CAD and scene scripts
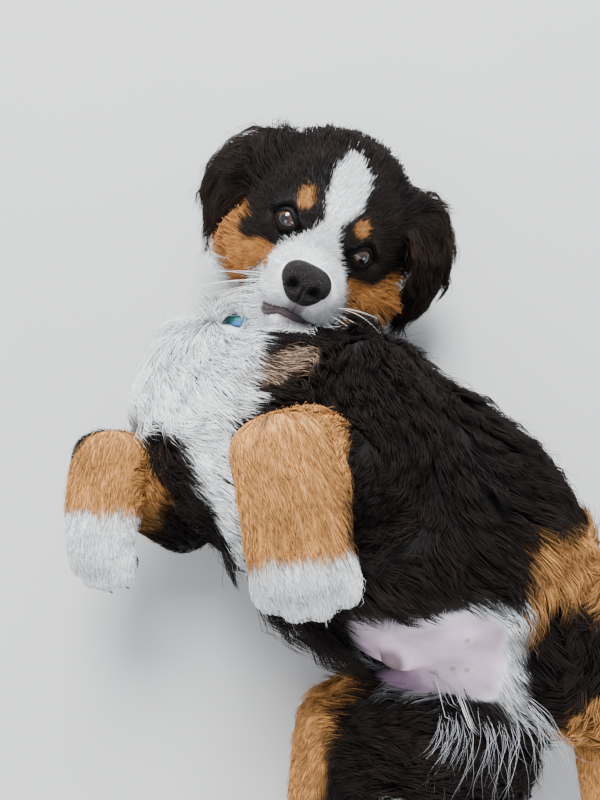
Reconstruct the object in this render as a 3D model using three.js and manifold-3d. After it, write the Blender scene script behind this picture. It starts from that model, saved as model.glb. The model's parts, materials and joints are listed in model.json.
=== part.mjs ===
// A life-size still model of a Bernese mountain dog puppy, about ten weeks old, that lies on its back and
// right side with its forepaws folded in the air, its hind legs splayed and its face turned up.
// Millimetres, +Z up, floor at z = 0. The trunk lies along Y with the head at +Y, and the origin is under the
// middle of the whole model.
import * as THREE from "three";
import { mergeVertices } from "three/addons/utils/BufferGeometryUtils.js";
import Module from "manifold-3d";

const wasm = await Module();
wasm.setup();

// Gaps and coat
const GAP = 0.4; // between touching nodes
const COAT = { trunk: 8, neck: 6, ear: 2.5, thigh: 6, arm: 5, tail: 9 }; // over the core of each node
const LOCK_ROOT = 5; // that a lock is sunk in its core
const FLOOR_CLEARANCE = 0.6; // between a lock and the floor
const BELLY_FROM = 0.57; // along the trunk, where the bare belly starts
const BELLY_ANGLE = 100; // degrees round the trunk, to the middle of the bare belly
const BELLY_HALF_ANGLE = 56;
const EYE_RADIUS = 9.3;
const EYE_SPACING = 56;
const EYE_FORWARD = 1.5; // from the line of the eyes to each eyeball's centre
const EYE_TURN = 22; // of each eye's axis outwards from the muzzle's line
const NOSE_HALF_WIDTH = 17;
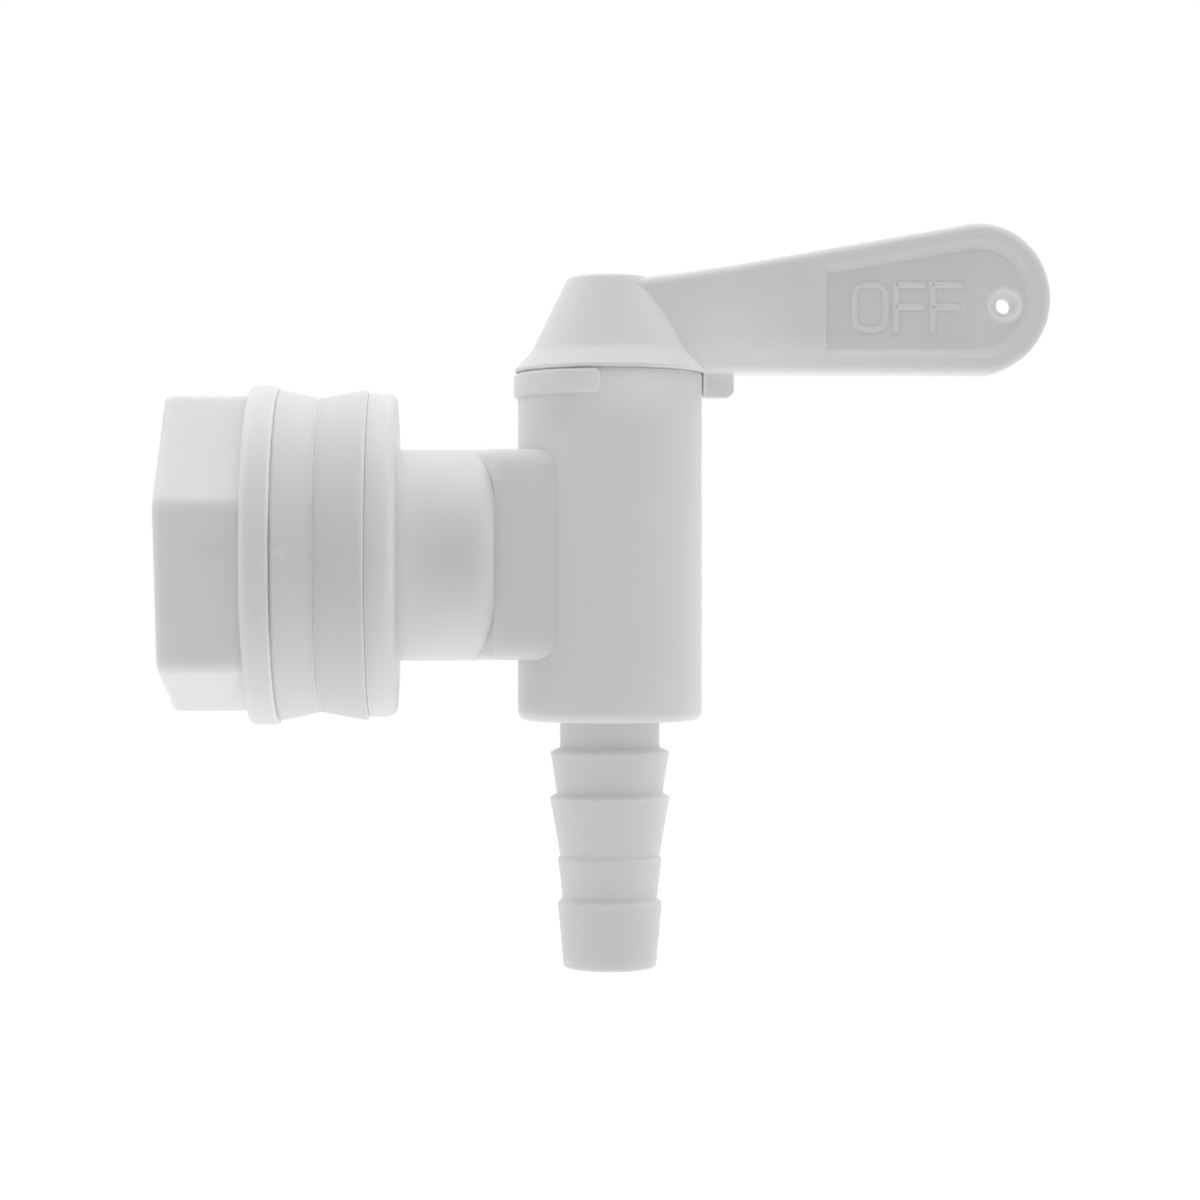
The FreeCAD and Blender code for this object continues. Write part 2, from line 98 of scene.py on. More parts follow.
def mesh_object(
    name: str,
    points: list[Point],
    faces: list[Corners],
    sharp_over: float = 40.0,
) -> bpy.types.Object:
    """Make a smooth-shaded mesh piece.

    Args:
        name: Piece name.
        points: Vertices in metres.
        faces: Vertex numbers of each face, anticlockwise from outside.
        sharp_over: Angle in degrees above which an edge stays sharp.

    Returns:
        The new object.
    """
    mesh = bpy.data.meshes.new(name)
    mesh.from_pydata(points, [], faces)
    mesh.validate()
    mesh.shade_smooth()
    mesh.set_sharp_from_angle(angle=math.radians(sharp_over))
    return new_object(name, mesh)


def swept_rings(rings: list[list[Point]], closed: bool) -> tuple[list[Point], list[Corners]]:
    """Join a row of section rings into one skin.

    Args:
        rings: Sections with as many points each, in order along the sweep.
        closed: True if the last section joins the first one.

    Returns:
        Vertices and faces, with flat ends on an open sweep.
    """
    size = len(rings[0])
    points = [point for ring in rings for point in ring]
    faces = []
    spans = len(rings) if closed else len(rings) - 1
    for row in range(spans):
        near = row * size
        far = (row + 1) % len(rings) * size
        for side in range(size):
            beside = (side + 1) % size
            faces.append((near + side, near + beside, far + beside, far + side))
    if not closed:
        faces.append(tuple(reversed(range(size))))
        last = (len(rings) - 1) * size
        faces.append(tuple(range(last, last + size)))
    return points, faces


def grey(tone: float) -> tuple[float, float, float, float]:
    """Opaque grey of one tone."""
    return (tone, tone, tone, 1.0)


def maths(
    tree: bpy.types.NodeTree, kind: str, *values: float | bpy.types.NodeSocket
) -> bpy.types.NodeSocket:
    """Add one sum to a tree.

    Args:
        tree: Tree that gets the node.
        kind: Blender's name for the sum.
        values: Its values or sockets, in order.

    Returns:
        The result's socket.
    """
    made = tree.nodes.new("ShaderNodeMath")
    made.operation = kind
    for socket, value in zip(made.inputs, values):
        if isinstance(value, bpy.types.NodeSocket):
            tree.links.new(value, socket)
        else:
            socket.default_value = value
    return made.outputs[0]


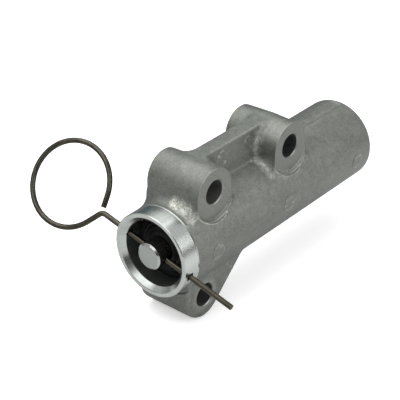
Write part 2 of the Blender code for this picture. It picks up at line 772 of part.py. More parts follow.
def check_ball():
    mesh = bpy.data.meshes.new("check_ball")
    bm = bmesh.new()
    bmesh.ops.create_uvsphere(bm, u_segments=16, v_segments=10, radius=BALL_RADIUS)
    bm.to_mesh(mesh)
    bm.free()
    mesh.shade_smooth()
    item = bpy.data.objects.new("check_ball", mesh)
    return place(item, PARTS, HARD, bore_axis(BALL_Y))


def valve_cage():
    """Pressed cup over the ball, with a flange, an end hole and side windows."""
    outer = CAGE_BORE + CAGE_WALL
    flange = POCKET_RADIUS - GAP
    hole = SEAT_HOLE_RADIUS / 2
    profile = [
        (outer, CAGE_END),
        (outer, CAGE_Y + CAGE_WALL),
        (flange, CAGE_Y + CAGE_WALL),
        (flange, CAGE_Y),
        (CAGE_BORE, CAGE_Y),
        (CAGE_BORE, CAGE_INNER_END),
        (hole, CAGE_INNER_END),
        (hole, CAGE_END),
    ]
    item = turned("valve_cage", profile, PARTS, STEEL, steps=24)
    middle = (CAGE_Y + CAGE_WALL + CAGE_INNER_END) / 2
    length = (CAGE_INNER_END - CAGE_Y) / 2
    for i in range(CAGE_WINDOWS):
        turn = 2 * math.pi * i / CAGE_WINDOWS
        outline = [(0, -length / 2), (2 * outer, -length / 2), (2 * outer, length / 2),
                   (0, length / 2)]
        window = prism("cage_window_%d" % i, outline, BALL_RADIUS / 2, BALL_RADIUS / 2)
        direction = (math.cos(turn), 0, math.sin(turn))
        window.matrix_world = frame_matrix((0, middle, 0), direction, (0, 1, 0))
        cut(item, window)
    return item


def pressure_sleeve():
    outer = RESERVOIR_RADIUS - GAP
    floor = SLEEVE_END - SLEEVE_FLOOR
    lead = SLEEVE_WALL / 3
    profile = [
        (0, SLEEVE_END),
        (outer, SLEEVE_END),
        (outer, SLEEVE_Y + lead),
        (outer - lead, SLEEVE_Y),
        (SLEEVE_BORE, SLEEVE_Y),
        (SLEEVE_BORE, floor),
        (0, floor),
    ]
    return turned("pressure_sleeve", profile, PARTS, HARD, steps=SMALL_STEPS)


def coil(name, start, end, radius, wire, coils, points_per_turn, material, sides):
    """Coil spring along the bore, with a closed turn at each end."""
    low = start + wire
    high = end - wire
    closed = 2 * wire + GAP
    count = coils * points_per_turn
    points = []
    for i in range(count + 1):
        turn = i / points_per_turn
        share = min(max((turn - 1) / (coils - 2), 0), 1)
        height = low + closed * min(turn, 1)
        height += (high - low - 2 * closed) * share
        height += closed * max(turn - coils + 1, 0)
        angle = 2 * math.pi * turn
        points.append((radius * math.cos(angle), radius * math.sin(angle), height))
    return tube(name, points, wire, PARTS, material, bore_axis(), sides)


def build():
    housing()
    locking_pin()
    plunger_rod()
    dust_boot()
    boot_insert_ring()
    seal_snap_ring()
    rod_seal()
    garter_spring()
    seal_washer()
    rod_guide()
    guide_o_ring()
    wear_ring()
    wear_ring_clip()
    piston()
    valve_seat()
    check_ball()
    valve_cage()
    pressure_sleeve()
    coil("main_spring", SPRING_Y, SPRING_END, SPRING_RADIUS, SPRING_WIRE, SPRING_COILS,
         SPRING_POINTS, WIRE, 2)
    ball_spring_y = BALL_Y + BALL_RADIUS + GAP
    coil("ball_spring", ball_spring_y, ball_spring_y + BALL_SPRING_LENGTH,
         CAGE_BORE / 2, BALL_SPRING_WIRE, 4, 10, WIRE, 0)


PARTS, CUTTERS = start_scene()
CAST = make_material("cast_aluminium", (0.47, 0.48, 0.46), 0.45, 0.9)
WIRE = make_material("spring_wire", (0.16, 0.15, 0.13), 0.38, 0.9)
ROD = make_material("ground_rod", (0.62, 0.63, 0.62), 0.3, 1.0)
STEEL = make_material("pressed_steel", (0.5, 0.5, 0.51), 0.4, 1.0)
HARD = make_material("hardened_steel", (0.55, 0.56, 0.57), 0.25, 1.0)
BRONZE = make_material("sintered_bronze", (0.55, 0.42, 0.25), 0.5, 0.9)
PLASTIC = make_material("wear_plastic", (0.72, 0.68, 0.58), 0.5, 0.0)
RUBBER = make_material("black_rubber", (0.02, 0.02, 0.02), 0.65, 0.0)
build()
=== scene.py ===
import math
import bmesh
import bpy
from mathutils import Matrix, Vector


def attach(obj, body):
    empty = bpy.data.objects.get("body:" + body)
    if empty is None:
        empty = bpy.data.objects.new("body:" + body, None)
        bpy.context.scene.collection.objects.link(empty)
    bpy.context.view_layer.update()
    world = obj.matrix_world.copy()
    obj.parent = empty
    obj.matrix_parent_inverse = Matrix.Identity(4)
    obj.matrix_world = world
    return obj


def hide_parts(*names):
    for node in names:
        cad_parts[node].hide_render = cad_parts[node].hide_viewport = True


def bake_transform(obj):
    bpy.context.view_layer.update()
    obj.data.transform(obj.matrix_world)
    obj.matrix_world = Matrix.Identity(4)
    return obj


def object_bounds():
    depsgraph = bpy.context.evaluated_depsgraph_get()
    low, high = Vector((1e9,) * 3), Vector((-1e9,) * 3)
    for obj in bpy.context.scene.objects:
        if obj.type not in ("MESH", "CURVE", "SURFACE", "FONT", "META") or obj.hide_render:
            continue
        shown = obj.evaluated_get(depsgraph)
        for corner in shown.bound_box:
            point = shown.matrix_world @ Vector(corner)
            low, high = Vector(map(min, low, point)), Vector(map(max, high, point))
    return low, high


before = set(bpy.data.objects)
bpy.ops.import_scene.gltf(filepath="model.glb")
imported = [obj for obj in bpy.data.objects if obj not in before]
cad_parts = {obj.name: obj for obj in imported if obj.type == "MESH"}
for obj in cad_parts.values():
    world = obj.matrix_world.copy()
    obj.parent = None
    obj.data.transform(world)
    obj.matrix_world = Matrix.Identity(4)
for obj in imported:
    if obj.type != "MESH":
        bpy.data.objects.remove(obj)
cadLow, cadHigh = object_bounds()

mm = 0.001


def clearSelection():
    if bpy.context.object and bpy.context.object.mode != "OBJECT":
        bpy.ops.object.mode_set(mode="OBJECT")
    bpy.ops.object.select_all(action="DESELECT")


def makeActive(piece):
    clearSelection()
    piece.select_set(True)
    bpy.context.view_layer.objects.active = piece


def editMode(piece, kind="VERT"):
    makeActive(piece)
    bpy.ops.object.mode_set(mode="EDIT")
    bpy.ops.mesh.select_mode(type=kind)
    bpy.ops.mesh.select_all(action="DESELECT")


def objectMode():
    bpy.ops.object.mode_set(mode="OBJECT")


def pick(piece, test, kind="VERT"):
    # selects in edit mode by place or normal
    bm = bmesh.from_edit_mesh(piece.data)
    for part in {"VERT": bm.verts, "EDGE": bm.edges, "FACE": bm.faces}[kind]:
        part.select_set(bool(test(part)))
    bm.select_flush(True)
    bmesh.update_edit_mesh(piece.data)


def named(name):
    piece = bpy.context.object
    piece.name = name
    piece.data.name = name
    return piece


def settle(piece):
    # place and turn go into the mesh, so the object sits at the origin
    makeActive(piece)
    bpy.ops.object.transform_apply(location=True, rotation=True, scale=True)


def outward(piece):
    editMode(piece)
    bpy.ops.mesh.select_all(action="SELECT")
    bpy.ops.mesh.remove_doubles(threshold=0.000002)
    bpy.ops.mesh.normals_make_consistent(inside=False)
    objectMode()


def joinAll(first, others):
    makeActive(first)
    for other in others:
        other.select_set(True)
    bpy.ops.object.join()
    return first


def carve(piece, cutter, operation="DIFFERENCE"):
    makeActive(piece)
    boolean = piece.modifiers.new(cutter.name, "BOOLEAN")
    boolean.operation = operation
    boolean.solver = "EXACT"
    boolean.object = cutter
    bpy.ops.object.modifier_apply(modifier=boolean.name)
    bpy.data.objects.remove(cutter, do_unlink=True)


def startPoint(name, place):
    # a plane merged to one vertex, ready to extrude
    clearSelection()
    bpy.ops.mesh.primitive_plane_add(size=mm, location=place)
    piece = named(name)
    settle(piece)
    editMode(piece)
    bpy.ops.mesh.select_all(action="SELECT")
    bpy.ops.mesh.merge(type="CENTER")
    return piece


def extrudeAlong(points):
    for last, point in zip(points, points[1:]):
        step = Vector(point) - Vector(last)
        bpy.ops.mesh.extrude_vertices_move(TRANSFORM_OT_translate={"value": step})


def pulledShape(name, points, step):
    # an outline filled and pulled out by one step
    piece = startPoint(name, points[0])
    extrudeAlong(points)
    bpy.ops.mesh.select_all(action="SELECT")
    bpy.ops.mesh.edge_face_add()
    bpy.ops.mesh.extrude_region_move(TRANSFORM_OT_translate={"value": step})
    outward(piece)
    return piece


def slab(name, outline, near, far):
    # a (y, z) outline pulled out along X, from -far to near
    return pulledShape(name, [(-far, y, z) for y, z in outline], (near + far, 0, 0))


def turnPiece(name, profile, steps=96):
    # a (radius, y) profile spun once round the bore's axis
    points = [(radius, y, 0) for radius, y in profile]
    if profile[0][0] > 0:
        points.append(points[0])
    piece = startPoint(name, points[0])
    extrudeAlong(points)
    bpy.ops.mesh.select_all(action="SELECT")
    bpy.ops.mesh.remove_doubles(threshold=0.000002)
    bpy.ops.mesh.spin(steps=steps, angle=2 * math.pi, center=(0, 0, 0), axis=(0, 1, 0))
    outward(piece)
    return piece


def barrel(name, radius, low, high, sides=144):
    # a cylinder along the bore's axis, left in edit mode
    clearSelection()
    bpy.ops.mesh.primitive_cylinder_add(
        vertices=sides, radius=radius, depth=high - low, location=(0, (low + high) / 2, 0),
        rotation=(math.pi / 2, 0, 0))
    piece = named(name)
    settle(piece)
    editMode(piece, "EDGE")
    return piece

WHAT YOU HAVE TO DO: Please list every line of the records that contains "body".

FULL OUTPUT:
def attach(obj, body):
    empty = bpy.data.objects.get("body:" + body)
        empty = bpy.data.objects.new("body:" + body, None)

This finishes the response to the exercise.